The Twelve Days of Wrestmas
Since it’s December I felt around my sack (mind out the gutter please) and pulled out the best twenty-five things from AEW tv this year: two for each of the first eleven days, three for the twelfth. Could be matches, promos, anything that lived up to the hype… or even Tony Khan’s announcements. Thank you, here all week.
Only things I actually watched count so nothing from Rampage after June for example. Times are tv-time roughly minus ads. Meltzer ratings are just to give an idea what critics thought, not because they’re the be-all end-all.
If I’ve ranked your favorite #20 then here’s permission to be pissed off; most of these were very close, I’ve tied myself in knots and learned valuable lessons about ranking as I go. What I can say definitively is nothing would change my top 3. The order of 2 and 3 though… Knots.
Without further rambling, here are 25 and 24. Since we’re descending. Like Santa’s sleigh (*ticks off obligatory Christmas simile*).
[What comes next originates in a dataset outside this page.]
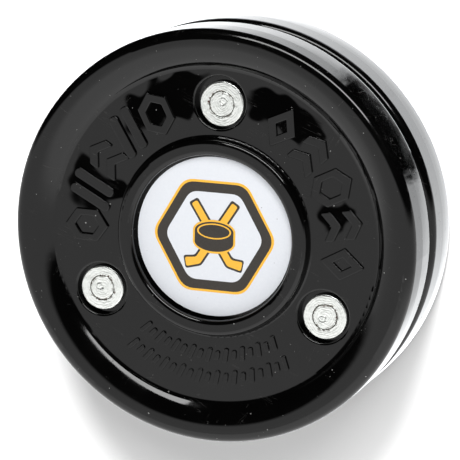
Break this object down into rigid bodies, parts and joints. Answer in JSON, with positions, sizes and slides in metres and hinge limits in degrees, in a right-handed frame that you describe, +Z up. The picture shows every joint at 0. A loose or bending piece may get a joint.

- Darby Allin wants a Fight
Darby Allin vs Minoru Suzuki, Collision, 07/28/23
On the last Saturday in July Darby issued an open challenge for a ‘fight’.
There are undoubtedly better matches relegated to the Honourable Mention section below. But the story used to go that during Brock Lesnar’s nomadic phase Vince McMahon didn’t like advertising his champion. Because he loved the ‘ohhhhhhh’ from the crowd when that guitar twanged.
And yours truly is guilty of similar pleasures. So when a different guitar riff brought a similar ‘ohhhhhhh’ from those in attendance, and a look of ‘FFS, anyone but him,’ from a waiting Darby, I was his second name.
And Allin rudely didn’t even wait for kaze ni nare to finish, knocking the vet off the apron then almost killing himself with his bullet tope before somehow just simply getting back up. This is, after all, the guy who had to be talked into doing the pre-Everest training after initially insisting it was all a mental battle anyway so why bother.
A stiff, pretty good match followed which mixed the ring and the outside, dives and strikes, building to a brilliant last couple of minutes with each looking for their finish; culminating in Suzuki snatching Allin out of a Coffin Drop into the choke, only for the youngster to bridge his legs to sneak the pin after seven minutes.
And providing a rare-in-AEW clean win over a credible opponent, en route to the #1 contender’s clash with Christian Cage in what was AEW’s best-booked feud of the summer.
Fun match; fun moment.
- An Homage to Canadian Stampede
CM Punk, FTR & Ricky Starks vs Bullet Club Gold, Collision, 06/24/23
At its outset Collision brought a refreshingly different feel to AEW television. And this clash was worlds away from the current Saturday night product – notably because of Punk’s presence and the loud, passionate crowd. Even if they were booing.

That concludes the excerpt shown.